Zah! There it was, the reality check, the sand in the clam that keeps Mainers grounded and real. Every single one of us treasures a different set of landmarks.
Just yesterday, I was headed for a bank branch I wasn’t accustomed to using. I asked my own branch of the same bank, “Where is this other branch, exactly? Is it opposite the beautiful Baxter Woods on Forest Avenue?”
“I don’t know about any Baxter Woods,” the teller shrugged. “But the branch I’m sending you is right next to the RSVP.”
“Oh, the liquor store!” I laughed. “Yes, I guess it’s best to get first things first.”
And then it hit me.

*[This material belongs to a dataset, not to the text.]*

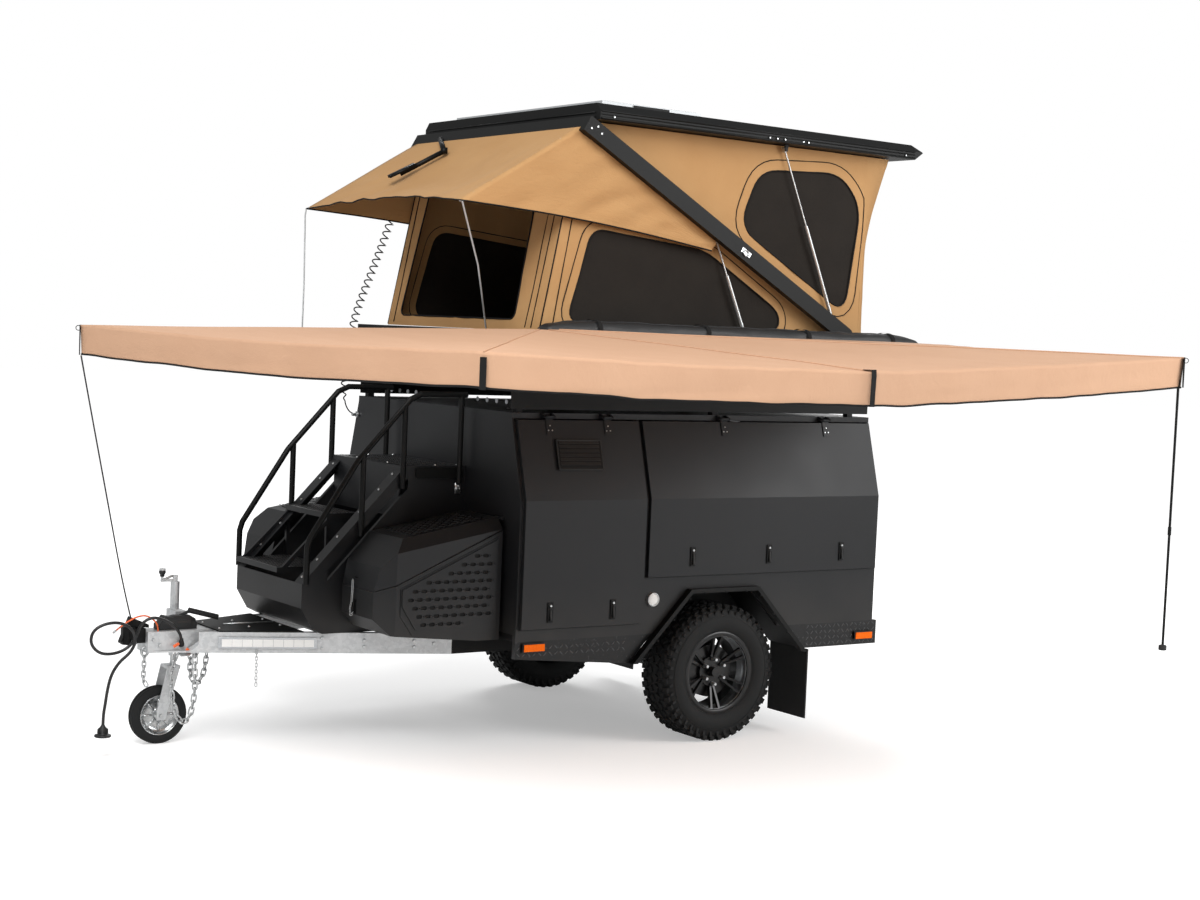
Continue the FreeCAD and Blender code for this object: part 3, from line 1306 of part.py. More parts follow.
# Tent mesh: a screen behind each side window.
meshes = [along_y(outline, -side_in_y - mesh_thickness, -side_in_y) for outline in window_outlines]
nodes["tent_mesh"] = both_sides(*meshes)

# Fly: the rain sheet over the front of the tent, sewn along the cross beam and held out by two sprung rods.
fly_side_y = beam_outer_y - fly_side_inset
fly_root_x, fly_root_z = raised(beam_front_x - half_beam - soft_gap, frame_hinge_height - half_beam / 2)
fly_low_x, fly_low_z = raised(beam_front_x - half_beam - soft_gap,
                              frame_hinge_height - half_beam - soft_gap)
fly_tip_x = fly_root_x - fly_reach
fly_tip_height = fly_root_z - fly_drop
fly_edge = [vec(fly_root_x, -fly_side_y, fly_root_z), vec(fly_tip_x, -fly_side_y, fly_tip_height),
            vec(fly_tip_x, fly_side_y, fly_tip_height), vec(fly_root_x, fly_side_y, fly_root_z)]
fly_front = face_of(fly_edge).extrude(vec(0, 0, fabric_thickness))
fly_side_top = raised(frame_hinge_x - fly_side_run, frame_hinge_height - half_beam - soft_gap)
fly_side_foot = raised(frame_hinge_x - fly_side_run, frame_hinge_height - half_beam - fly_side_drop)
fly_side = along_y([(fly_low_x, fly_low_z), (fly_root_x, fly_root_z), (fly_tip_x, fly_tip_height),
                    fly_side_foot, fly_side_top], -fly_side_y, -fly_side_y + fabric_thickness)
nodes["fly_sheet"] = fly_front.fuse([fly_side, other_side(fly_side)])
rod_foot = vec(base_front_x + fly_rod_foot_inset, -fly_rod_foot_y, base_top)
rod_head = vec(fly_tip_x + 2 * fly_rod_radius, -fly_side_y + fabric_thickness + fly_rod_radius + soft_gap,
               fly_tip_height)
rod_run = rod_head - rod_foot
rod_tilt = math.sqrt(rod_run.x ** 2 + rod_run.y ** 2) / rod_run.Length
rod_foot.z = base_top + fly_rod_radius * rod_tilt + soft_gap
nodes["fly_rods"] = both_sides(rod(rod_foot, rod_head, fly_rod_radius))

# Awning: bag on the near side, arms fanned from its front end, cloth over them and a hanging pole.
bag_section = [(bag_outer_y, bag_bottom), (bag_outer_y, bag_top - bag_corner),
               (bag_outer_y + bag_corner, bag_top), (bag_inner_y, bag_top), (bag_inner_y, bag_bottom)]
nodes["awning_bag"] = along_x(bag_section, bag_front_x, bag_rear_x)
hub = vec(awning_hub_x, awning_hub_y, hub_z)
tips = [hub + vec(run, reach, rise) for run, reach,
        rise in (awning_left, awning_mid, awning_low, awning_right)]
root = vec(awning_root_x, awning_hub_y, hub_z + awning_root_rise)
arm_drop = vec(0, 0, awning_cloth + awning_sag_gap + awning_arm_width / 2)


def arm_end(tip):
    """Where an arm stops short of the cloth's corner."""
    run = tip - hub
    run.normalize()
    return tip - run * awning_arm_end_gap


arms = [square_bar(hub - arm_drop, arm_end(tip) - arm_drop, awning_arm_width) for tip in tips]
hub_low = hub_z - 3 * awning_arm_width
hub_high = hub_z - awning_cloth - awning_sag_gap
hub_block = prism(vec(awning_hub_x, awning_hub_y, hub_low), vec(awning_hub_x, awning_hub_y, hub_high),
                  awning_hub_radius, plug_sides)
hub_bracket = block(awning_hub_x, bag_front_x, awning_hub_y, awning_hub_y + awning_hub_radius, hub_low,
                    hub_high)
pole_head = arm_end(tips[-1]) - arm_drop
pole_low = pole_head.z - awning_pole_length
pole = upright(pole_head.x, pole_head.y, pole_low, pole_head.z, awning_pole_radius)
pole_foot = prism(vec(pole_head.x, pole_head.y, pole_low - awning_foot_height),
                  vec(pole_head.x, pole_head.y, pole_low), awning_foot_radius, plug_sides)
nodes["awning_arms"] = arms[0].fuse(arms[1:] + [hub_block, hub_bracket, pole, pole_foot])
rim_points = tips + [root]
leaves = [face_of([hub, a, b]).extrude(vec(0, 0, -awning_cloth)) for a,
          b in zip(rim_points, rim_points[1:])]


def skirt_strip(a, b):
    """The hanging edge of the awning between two tips."""
    strip = face_of([a, b, b - vec(0, 0, awning_skirt), a - vec(0, 0, awning_skirt)])
    inward = vec(0, 0, 1).cross(b - a)
    inward.normalize()
    return strip.extrude(inward * awning_cloth)


strips = [skirt_strip(a, b) for a, b in zip(rim_points, rim_points[1:])]
bag_space = block(bag_front_x, bag_rear_x, awning_hub_y, bag_inner_y, bag_bottom, bag_top)
nodes["awning_cloth"] = without(leaves[0].fuse(leaves[1:] + strips), bag_space)


# Cords: six-sided tubes along their routes, and the plug on the trailer lead.
def cord_along(route, radius):
    """A tube along a route of points chosen by hand, and the bends that it takes."""
    points = [vec(x, y, z) for x, y, z in route]
    path, radii = path_wire(points, 0, bend_share)
    run = points[1] - points[0]
    side = run.cross(vec(0, 1, 0))
    side.normalize()
    turns = [FreeCAD.Rotation(run, i * 360 / cord_sides) for i in range(cord_sides)]
    ring = [turn.multVec(side) * radius + points[0] for turn in turns]
    return path.makePipeShell([Part.makePolygon(ring + ring[:1])], True, False), radii


nodes["trailer_lead"], lead_bends = cord_along(lead_route, lead_radius)
nodes["breakaway_cable"], breakaway_bends = cord_along(breakaway_route, breakaway_radius)
nodes["curly_cord"], curly_bends = cord_along(curly_route, curly_radius)
plug_x, plug_y, plug_top = lead_route[-1]
plug_low = plug_top - plug_height
plug = prism(vec(plug_x, plug_y, plug_low), vec(plug_x, plug_y, plug_top), plug_radius, plug_sides)
plug_flange = prism(vec(plug_x, plug_y, plug_low - plug_flange_height), vec(plug_x, plug_y, plug_low),
                    plug_flange_radius, plug_sides)
nodes["lead_plug"] = plug.fuse(plug_flange)
print("bends: lead", [round(r) for r in lead_bends], "breakaway", [round(r) for r in breakaway_bends],
      "curly", [round(r) for r in curly_bends])

# Frame: the origin goes to the ground under the middle of all that isn't a cord.
cord_nodes = ("trailer_lead", "lead_plug", "curly_cord", "breakaway_cable")
box = FreeCAD.BoundBox()
for name, shape in nodes.items():
    if name not in cord_nodes:
        box.add(shape.BoundBox)
shift = vec(-(box.XMin + box.XMax) / 2, -(box.YMin + box.YMax) / 2, 0)

os.makedirs("parts", exist_ok=True)
for name, shape in nodes.items():
    placed = shape.copy()
    placed.translate(shift)
    placed.exportStep("parts/%s.step" % name)
print("shift", shift, "nodes", len(nodes))
for name, shape in nodes.items():
    if not shape.isValid():
        print("not valid:", name)
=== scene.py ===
import math

import bmesh
import bpy
from mathutils import Matrix, Vector, noise


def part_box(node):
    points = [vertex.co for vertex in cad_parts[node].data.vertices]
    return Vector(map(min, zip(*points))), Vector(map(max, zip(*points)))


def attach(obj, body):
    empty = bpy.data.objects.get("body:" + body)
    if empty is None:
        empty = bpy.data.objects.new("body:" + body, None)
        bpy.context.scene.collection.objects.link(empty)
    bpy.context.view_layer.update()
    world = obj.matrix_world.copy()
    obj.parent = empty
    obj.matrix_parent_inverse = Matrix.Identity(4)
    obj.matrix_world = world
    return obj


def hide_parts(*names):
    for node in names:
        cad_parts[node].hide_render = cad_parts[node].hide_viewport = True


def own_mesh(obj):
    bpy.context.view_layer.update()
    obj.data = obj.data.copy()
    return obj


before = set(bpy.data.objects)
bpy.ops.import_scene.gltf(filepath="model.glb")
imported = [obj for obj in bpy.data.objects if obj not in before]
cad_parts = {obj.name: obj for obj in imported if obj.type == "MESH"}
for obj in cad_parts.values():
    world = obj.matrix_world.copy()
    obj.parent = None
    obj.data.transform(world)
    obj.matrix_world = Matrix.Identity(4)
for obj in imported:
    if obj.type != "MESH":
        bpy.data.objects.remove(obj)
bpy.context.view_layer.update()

# The trailer is measured from the ground under the middle of its axle, with its nose towards -X,
# its awning towards -Y and all lengths in metres. The two tyres say where that point is.
near_tyre_low, near_tyre_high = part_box("tyre_near")
far_tyre_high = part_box("tyre_far")[1]
axle_x = (near_tyre_low.x + near_tyre_high.x) / 2
middle_y = (near_tyre_low.y + far_tyre_high.y) / 2
both_sides = ((-1, "near"), (1, "far"))
flip_y = Vector((1, -1, 1))


def at(x, y, z):
    """A point counted from the ground under the middle of the axle."""
    return Vector((axle_x + x, middle_y + y, z))


def turns(count):
    """Angles evenly round a circle."""
    return [2 * math.pi * k / count for k in range(count)]


def linked(name, data):
    """A new object in the scene."""
    made = bpy.data.objects.new(name, data)
    bpy.context.scene.collection.objects.link(made)
    return made


def evaluated(obj):
    """A plain mesh of what an object's modifiers or bevel make of it."""
    return bpy.data.meshes.new_from_object(obj.evaluated_get(bpy.context.evaluated_depsgraph_get()))


# Camera: a long lens from ahead of the awning's side, a little above the tool boxes, tipped as the
# photograph is. Its focal length was solved in the photograph's pixels.
turn, lift, roll = (math.radians(angle) for angle in (-34.5089, 3.4823, 2.4607))
focal_pixels, photo_width, sensor = 1992.19, 1200, 36
back = Vector((math.sin(turn) * math.cos(lift), -math.cos(turn) * math.cos(lift), math.sin(lift)))
right = (-back).cross(Vector((0, 0, 1))).normalized()
above = right.cross(-back)
tipped = [right * math.cos(roll) + above * math.sin(roll), above * math.cos(roll) - right * math.sin(roll),
          back]
lens = bpy.data.cameras.new("camera")
lens.sensor_width = sensor
lens.lens = focal_pixels * sensor / photo_width
camera = linked("camera", lens)
camera.matrix_world = Matrix.Translation(at(-6.9654, -9.8332, 2.3135)) @ Matrix(tipped).transposed().to_4x4()
bpy.context.scene.camera = camera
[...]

The most lyrical spots in Maine are all the more beautiful because of the hardscrabble landmarks next door that ground us. As the screenwriters say, “The lower the lows, the higher the highs.”
One of the most transforming water views in all of Rockland is the Rockland Dunkin’ Donuts. We have so much raw beauty in Maine, we can rip it off the roll and throw it away.
Maybe that’s why, in Humbolt’s Gift, the late Norman Mailer–who grew up spending summers in Bar Harbor–has a scene where he’s climbing Otter Cliffs in Acadia National Park. As he moves up the cliff, he compares the tufts of grass sprouting from clefts and hand-holds to pubic hair. Looking down, he says the black rocks below hiss like a gas-station floor. The lower the lows, the higher the highs.
So if you wake up and it’s raining this summer, or if there’s a blue-dungeon fog outside your window, more often than not, it’s a prelude to incredible beauty. The stink of bait around lobster boats in Cape Porpoise is like caviar as you look out to Goat Island Light and the Atlantic beyond. It’s real. It’s ugly-beautiful. You know, it’s a Maine thing.